_Written problem_
Keep only the lines of the listing that include the word "with", and copy them.

_Given information_
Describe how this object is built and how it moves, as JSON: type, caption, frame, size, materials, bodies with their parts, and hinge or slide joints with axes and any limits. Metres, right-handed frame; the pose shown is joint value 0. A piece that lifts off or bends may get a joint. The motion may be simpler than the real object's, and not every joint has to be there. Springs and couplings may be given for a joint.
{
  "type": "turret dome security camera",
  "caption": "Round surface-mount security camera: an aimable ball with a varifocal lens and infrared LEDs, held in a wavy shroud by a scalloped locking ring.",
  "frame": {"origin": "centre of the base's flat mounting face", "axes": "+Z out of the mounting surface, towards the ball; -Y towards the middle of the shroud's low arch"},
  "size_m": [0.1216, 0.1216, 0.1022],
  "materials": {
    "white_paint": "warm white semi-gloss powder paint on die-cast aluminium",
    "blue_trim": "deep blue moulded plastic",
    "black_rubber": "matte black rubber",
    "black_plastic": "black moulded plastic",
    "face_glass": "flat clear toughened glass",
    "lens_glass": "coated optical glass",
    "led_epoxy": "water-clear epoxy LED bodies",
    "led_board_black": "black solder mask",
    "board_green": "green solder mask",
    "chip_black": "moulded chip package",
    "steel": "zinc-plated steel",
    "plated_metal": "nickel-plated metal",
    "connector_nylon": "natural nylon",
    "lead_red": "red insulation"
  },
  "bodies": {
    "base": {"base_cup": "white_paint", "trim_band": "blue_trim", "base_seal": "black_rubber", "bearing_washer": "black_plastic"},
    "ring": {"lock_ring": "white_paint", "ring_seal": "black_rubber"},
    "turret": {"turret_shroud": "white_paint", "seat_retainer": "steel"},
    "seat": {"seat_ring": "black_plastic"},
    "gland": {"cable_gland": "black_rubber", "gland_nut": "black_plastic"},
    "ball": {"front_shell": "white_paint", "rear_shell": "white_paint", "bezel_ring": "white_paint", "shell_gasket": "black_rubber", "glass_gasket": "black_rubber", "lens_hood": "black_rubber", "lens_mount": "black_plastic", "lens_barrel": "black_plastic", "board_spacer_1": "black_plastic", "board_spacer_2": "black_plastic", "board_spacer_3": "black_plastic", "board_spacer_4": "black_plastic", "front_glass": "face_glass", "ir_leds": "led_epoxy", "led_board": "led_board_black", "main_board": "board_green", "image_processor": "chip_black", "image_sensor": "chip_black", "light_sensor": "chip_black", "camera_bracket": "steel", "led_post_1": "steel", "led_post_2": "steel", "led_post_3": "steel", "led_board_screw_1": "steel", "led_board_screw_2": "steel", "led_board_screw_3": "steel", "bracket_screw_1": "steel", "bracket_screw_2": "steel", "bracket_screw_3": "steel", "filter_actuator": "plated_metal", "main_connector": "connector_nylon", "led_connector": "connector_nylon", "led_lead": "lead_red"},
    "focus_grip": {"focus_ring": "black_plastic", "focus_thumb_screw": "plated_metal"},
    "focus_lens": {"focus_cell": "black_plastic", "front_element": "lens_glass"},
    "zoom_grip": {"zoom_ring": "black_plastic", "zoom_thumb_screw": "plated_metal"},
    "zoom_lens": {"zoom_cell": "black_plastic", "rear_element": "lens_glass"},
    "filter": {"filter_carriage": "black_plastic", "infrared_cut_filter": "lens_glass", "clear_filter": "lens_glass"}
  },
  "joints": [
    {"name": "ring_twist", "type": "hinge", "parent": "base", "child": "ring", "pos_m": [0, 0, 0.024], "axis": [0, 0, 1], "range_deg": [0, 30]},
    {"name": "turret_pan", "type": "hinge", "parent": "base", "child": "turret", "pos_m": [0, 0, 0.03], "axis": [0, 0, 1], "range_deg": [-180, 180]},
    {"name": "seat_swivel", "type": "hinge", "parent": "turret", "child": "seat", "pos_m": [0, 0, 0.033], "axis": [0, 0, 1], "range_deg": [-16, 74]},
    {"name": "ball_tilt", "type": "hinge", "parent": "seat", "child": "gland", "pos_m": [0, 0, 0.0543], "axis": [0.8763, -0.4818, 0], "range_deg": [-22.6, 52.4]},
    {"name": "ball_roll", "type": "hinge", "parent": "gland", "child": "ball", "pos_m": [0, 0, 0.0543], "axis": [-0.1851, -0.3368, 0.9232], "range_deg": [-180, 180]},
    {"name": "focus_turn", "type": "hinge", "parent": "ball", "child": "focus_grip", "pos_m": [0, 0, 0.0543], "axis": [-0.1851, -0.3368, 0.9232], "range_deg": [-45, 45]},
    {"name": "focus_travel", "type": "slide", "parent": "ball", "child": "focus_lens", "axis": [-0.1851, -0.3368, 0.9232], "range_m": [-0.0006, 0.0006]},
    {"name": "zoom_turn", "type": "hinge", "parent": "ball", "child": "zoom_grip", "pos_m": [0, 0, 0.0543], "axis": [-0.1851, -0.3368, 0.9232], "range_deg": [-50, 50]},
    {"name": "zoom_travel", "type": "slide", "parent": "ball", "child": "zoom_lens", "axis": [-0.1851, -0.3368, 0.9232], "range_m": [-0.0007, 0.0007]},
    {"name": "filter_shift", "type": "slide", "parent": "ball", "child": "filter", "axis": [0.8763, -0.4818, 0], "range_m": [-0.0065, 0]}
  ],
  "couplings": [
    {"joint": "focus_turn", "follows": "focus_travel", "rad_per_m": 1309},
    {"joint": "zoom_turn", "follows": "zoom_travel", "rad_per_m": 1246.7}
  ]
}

_Exercise solution_
Describe how this object is built and how it moves, as JSON: type, caption, frame, size, materials, bodies with their parts, and hinge or slide joints with axes and any limits. Metres, right-handed frame; the pose shown is joint value 0. A piece that lifts off or bends may get a joint. The motion may be simpler than the real object's, and not every joint has to be there. Springs and couplings may be given for a joint.
  "caption": "Round surface-mount security camera: an aimable ball with a varifocal lens and infrared LEDs, held in a wavy shroud by a scalloped locking ring.",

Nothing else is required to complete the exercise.